Unusual Renewable Energy Solutions - Towers, Trees and Wheels



Numerous companies across the world are coming up with novel technologies to grab their share of the renewable energy sector. Although most of these technologies just offer incremental improvements to existing technologies like solar PV, a few of them are determined to shake up the market with more futuristic and innovative designs.


This is a concept that was developed for a 174 meter tall building in Rotterdam. It’s meant to be a platform for a number of pathbreaking renewable energy solutions.

The design was developed jointly by the Dutch Windwheel Corp., Doepel Strijkers, BLOC and Meyers. It consists of two separate 3-D rings constructed from glass and steel, which were then placed on to an underwater foundation.

The outer ring has forty rotating cabins placed on a rail system. The inner ring is made from a unique wind turbine which converts the wind energy to electricity through a framework consisting of non-mobile steel tubes.

A consortium from Wageningen University and TU Delft developed the system. It uses an extremely high voltage to electrically charge water droplets in parallel placed horizontal elements to produce an electric field.

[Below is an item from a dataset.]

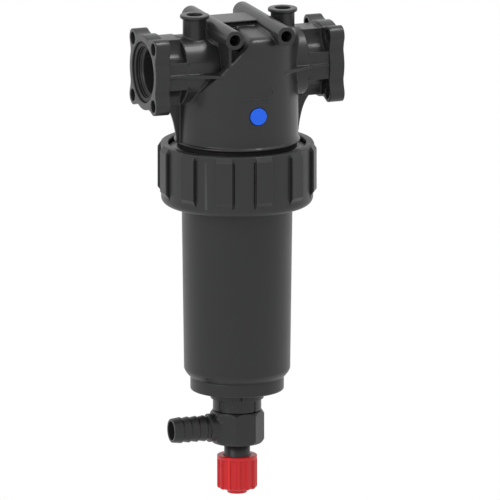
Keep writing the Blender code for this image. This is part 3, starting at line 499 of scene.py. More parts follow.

As the droplets are forced by the wind against the electric field, it charges the converter to generate a direct current. Although the technique has gone through extensive testing in the laboratory, this will be the very first time that they have used it in a building.


Another company based out of Maryland is developing a novel hybrid wind and solar technology which is meant to harness energy generated by downdrafts when water is sprayed on to hot and dry air.

The tower is a hollow and tall cylinder that features a completely integrated system for injecting water along with turbines in the wind tunnels at the base. It uses pumps to transfer the water to the said injection system.

Once it is delivered to the top, it is transformed into a mist which is prayed across the opening.

The water then evaporates after which it is absorbed by the dry hot air in the tower. This makes the air denser, heavier and cooler that the warm air that surrounds the tower. The cooler air falls through the cylindrical tower at high speeds before getting diverted into wind tunnels which are located at the bottom. It is then used to move the turbines and generate electricity. If the atmospheric conditions are favorable, the tower can also be built with vertical vanes to produce additional power.


Wind Trees

French R and D company NewWind has come up with a wind energy system inspired by trees. The idea is to develop a wind turbine shaped like a tree to generate electricity.

At around thrity six feet, each “tree” houses seventy two silently spinning microturbines (vertical axis) resembling leaves. Each ‘wind tree’ has a 3000-watt capacity which can be fed to buildings through a main switchboard. It can also be hooked up to a grid through an inverter.

It is perfect for capturing the gentler winds (as low as 2 m/s) that is found in city environments. This means that the turbine can stay operational for the major part of the year.